## Dataset extract:
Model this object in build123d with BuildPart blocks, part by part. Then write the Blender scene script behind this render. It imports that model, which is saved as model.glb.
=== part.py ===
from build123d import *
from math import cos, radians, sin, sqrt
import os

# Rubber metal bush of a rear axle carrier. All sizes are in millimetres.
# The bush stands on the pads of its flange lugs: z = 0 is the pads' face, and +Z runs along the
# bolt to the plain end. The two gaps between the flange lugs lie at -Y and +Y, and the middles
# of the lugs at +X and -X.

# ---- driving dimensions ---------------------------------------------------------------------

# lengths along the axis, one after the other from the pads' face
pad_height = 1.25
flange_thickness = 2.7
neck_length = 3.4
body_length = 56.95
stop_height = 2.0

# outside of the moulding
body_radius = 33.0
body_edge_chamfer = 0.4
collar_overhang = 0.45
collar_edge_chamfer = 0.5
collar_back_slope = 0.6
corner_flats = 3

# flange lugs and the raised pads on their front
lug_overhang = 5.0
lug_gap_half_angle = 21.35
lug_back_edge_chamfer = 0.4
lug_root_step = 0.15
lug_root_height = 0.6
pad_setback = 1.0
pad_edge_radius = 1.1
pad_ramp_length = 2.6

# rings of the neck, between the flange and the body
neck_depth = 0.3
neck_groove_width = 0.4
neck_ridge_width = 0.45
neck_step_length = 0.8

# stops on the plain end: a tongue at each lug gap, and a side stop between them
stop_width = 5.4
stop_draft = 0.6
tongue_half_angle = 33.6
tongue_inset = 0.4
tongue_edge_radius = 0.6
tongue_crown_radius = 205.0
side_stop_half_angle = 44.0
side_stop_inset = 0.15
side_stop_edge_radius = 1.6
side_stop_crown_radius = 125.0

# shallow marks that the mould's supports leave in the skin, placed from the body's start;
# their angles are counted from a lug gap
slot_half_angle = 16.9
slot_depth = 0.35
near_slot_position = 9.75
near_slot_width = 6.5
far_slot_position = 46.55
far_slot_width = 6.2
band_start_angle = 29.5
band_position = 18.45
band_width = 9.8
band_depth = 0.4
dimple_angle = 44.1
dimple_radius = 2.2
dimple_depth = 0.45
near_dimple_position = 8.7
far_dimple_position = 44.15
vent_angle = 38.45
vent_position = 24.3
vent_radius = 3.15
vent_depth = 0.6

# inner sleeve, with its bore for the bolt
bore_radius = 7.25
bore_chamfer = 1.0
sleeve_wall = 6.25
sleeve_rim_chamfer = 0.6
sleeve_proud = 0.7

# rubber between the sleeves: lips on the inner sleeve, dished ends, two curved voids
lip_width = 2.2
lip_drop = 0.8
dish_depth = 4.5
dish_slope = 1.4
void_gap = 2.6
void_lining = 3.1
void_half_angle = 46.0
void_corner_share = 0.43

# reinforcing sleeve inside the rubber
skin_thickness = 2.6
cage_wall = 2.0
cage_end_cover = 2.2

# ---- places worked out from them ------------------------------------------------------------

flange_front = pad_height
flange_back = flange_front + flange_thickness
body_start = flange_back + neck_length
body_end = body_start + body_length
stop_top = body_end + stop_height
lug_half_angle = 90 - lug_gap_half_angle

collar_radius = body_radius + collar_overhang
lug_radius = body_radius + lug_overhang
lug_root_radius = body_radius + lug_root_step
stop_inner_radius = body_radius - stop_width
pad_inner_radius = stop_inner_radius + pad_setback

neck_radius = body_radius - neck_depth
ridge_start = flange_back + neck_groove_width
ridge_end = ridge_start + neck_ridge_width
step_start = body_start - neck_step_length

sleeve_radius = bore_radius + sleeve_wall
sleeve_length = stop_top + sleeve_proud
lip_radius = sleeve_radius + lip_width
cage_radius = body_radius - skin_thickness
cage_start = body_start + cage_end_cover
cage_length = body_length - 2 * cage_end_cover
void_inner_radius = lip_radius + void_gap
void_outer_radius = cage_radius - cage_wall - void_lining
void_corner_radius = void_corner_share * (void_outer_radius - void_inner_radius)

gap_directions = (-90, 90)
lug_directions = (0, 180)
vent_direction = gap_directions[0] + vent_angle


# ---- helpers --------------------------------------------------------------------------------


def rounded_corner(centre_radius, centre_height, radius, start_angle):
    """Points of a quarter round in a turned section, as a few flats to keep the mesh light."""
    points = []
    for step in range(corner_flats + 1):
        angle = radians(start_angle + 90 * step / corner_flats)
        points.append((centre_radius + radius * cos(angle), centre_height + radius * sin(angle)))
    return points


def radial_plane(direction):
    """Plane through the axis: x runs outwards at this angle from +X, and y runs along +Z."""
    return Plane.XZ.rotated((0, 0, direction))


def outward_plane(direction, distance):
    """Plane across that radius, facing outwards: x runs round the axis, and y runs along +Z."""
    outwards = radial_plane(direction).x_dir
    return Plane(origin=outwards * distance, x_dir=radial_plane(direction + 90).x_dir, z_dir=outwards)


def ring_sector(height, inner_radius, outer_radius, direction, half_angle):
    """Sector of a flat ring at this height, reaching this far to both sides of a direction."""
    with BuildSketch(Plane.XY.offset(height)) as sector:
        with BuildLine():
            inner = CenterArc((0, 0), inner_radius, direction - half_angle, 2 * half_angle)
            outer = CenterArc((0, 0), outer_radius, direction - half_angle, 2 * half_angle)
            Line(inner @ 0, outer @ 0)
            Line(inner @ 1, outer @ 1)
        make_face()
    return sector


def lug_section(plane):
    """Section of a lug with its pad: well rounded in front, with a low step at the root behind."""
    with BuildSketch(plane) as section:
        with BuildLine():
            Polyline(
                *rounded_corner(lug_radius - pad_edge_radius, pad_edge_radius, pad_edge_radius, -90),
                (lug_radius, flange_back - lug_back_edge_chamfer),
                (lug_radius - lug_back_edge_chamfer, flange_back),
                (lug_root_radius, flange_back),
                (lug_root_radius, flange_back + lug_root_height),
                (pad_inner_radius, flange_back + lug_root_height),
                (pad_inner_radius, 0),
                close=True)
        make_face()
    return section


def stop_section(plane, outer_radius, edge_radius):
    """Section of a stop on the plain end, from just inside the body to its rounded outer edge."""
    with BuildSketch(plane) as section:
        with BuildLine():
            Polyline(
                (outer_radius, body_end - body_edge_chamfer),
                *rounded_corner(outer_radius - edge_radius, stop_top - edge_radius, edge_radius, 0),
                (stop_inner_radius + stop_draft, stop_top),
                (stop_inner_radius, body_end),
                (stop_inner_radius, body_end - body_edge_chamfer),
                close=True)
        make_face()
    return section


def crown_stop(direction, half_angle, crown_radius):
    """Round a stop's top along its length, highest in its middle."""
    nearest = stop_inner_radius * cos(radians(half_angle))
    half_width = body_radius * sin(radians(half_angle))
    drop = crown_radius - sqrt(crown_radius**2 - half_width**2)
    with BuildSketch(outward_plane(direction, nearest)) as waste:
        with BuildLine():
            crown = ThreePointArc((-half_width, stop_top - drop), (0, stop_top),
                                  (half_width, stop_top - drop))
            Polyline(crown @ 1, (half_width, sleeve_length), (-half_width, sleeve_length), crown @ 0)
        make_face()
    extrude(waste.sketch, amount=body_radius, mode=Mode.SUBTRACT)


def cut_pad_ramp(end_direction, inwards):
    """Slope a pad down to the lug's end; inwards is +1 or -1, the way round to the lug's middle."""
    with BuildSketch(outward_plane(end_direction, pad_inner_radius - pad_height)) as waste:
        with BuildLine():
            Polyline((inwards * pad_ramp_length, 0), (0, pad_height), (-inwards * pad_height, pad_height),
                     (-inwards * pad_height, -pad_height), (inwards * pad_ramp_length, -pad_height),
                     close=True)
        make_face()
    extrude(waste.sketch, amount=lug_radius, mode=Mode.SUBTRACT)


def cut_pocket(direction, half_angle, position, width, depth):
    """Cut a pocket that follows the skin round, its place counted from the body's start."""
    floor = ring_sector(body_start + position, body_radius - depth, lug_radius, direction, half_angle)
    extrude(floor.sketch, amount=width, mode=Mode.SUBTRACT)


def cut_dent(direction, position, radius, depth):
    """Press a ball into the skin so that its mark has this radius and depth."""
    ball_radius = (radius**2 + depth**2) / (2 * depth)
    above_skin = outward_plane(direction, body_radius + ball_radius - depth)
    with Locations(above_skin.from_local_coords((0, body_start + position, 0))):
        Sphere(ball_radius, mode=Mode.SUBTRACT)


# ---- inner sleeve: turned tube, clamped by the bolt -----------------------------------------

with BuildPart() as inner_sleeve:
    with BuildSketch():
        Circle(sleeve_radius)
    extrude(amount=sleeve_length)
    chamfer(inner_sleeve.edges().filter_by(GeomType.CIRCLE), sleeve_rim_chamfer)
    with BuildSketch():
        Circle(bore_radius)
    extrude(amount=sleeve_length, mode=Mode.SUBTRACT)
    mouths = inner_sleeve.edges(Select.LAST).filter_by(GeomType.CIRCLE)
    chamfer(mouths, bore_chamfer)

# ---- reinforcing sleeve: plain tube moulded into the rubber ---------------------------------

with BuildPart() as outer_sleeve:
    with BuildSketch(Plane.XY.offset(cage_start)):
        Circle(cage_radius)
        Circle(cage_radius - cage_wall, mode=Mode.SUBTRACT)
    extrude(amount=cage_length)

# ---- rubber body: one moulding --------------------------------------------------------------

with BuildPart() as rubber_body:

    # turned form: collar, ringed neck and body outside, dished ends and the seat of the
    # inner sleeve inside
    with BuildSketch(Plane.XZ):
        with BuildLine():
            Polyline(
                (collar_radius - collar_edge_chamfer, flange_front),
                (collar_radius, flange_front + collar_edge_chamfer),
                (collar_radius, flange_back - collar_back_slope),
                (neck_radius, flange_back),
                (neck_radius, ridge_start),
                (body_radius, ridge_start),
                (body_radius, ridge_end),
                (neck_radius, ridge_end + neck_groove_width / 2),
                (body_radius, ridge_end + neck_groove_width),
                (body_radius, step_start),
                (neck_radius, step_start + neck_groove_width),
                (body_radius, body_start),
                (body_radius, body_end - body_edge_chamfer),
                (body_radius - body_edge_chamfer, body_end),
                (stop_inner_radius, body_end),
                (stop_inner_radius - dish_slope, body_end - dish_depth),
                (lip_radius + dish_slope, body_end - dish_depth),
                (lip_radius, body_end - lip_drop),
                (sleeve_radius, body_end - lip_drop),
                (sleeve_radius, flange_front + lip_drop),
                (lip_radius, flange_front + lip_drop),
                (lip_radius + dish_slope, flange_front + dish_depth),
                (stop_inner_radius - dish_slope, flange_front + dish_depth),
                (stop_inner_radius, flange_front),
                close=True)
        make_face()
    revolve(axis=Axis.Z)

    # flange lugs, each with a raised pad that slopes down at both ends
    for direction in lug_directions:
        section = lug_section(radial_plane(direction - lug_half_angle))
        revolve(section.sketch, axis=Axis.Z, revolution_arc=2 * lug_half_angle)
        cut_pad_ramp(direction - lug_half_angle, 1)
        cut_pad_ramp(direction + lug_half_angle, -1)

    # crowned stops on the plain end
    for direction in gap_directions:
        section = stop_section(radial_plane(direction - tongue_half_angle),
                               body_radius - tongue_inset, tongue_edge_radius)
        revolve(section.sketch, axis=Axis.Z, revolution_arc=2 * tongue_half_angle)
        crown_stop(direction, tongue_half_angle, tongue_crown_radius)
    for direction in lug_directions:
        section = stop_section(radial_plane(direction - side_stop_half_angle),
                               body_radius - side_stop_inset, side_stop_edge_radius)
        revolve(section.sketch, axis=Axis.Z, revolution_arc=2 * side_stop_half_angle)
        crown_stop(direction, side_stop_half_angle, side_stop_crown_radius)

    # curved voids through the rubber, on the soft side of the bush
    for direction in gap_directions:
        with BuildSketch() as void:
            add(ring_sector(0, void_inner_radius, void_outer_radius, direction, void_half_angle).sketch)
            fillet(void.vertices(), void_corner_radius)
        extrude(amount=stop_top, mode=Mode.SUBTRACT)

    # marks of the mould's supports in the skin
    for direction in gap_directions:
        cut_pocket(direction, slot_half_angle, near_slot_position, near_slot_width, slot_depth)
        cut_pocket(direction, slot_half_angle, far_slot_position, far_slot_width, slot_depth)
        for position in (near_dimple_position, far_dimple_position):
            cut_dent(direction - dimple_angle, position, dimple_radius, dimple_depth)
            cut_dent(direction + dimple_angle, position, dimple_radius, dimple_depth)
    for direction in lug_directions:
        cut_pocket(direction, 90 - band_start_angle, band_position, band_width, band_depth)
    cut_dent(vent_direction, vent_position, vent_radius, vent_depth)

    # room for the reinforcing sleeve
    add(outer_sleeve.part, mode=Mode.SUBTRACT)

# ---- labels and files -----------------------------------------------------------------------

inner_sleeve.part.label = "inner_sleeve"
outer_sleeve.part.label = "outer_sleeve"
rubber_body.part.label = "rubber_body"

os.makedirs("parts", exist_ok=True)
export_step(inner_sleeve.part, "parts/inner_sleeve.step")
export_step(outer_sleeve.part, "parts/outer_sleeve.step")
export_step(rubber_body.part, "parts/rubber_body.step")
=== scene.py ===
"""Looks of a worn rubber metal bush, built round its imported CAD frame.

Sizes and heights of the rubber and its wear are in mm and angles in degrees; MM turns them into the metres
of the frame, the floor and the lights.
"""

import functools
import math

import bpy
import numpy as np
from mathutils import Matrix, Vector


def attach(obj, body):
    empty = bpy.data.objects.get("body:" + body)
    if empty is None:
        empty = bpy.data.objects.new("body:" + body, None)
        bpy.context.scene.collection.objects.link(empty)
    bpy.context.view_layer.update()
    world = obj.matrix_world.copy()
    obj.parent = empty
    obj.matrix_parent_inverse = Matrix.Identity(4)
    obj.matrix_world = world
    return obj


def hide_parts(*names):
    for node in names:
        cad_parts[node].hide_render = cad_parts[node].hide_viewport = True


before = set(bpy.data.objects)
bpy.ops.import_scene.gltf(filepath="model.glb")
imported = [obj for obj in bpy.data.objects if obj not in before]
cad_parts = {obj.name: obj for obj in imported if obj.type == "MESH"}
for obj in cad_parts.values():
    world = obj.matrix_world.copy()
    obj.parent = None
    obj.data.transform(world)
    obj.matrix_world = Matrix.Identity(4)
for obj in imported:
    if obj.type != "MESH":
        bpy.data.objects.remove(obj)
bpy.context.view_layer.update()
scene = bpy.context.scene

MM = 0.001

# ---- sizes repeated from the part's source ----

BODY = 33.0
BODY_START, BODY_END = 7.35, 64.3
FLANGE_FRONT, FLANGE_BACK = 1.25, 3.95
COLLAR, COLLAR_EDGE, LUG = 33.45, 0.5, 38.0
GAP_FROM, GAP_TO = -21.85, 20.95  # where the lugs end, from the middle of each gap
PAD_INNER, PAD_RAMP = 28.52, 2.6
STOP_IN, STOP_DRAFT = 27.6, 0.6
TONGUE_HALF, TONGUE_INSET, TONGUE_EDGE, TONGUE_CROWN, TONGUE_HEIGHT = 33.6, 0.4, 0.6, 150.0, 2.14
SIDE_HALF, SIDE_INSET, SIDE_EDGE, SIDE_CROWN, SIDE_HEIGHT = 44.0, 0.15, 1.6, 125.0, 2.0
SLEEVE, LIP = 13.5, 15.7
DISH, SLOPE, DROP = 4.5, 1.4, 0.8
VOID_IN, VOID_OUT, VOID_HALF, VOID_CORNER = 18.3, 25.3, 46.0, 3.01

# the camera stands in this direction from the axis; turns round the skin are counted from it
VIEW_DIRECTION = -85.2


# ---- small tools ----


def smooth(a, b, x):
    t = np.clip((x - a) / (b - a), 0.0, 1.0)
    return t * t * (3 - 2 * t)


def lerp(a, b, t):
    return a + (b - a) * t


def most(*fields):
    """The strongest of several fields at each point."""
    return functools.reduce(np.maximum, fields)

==

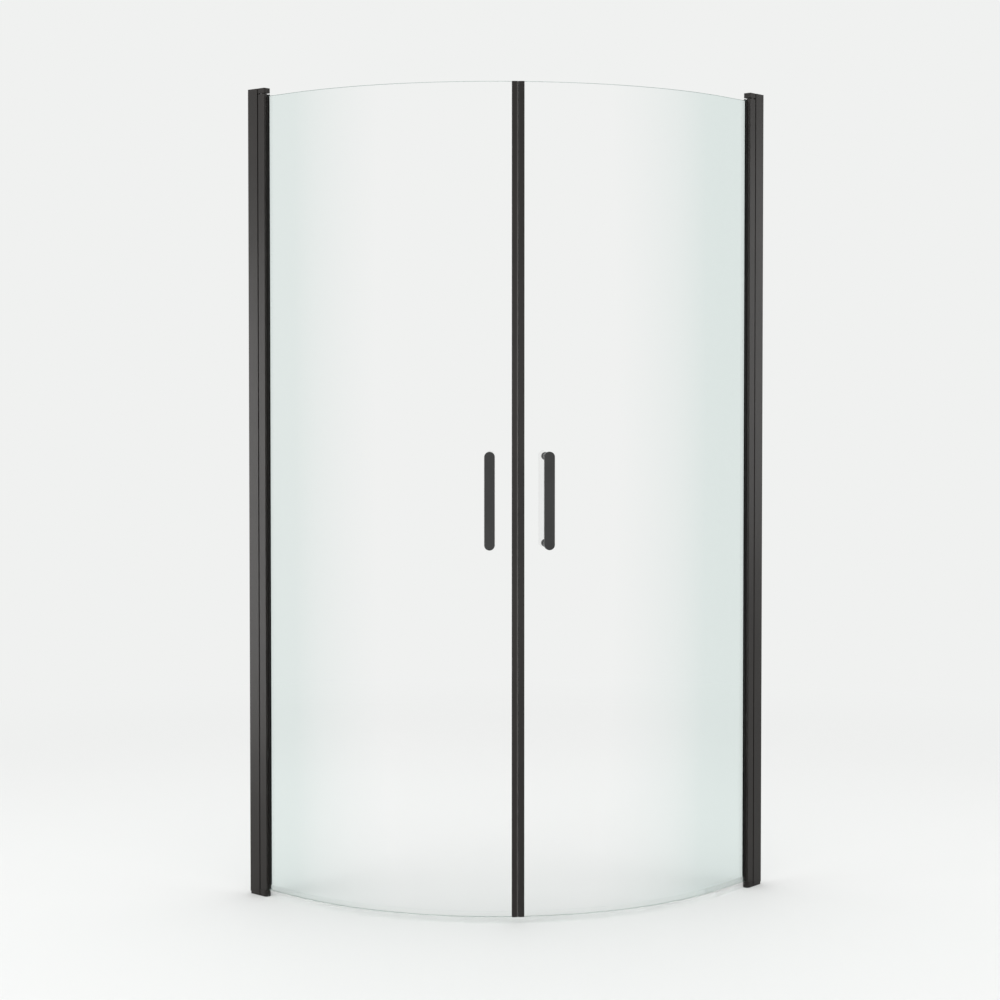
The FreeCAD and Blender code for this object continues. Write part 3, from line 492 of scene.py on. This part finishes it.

## The problem:
Everything from the line that contains "Model this object" through the line that contains "corner_flats = 3" is to be transcribed exactly, and nothing outside that range.

## Exercise solution:
Model this object in build123d with BuildPart blocks, part by part. Then write the Blender scene script behind this render. It imports that model, which is saved as model.glb.
=== part.py ===
from build123d import *
from math import cos, radians, sin, sqrt
import os

# Rubber metal bush of a rear axle carrier. All sizes are in millimetres.
# The bush stands on the pads of its flange lugs: z = 0 is the pads' face, and +Z runs along the
# bolt to the plain end. The two gaps between the flange lugs lie at -Y and +Y, and the middles
# of the lugs at +X and -X.

# ---- driving dimensions ---------------------------------------------------------------------

# lengths along the axis, one after the other from the pads' face
pad_height = 1.25
flange_thickness = 2.7
neck_length = 3.4
body_length = 56.95
stop_height = 2.0

# outside of the moulding
body_radius = 33.0
body_edge_chamfer = 0.4
collar_overhang = 0.45
collar_edge_chamfer = 0.5
collar_back_slope = 0.6
corner_flats = 3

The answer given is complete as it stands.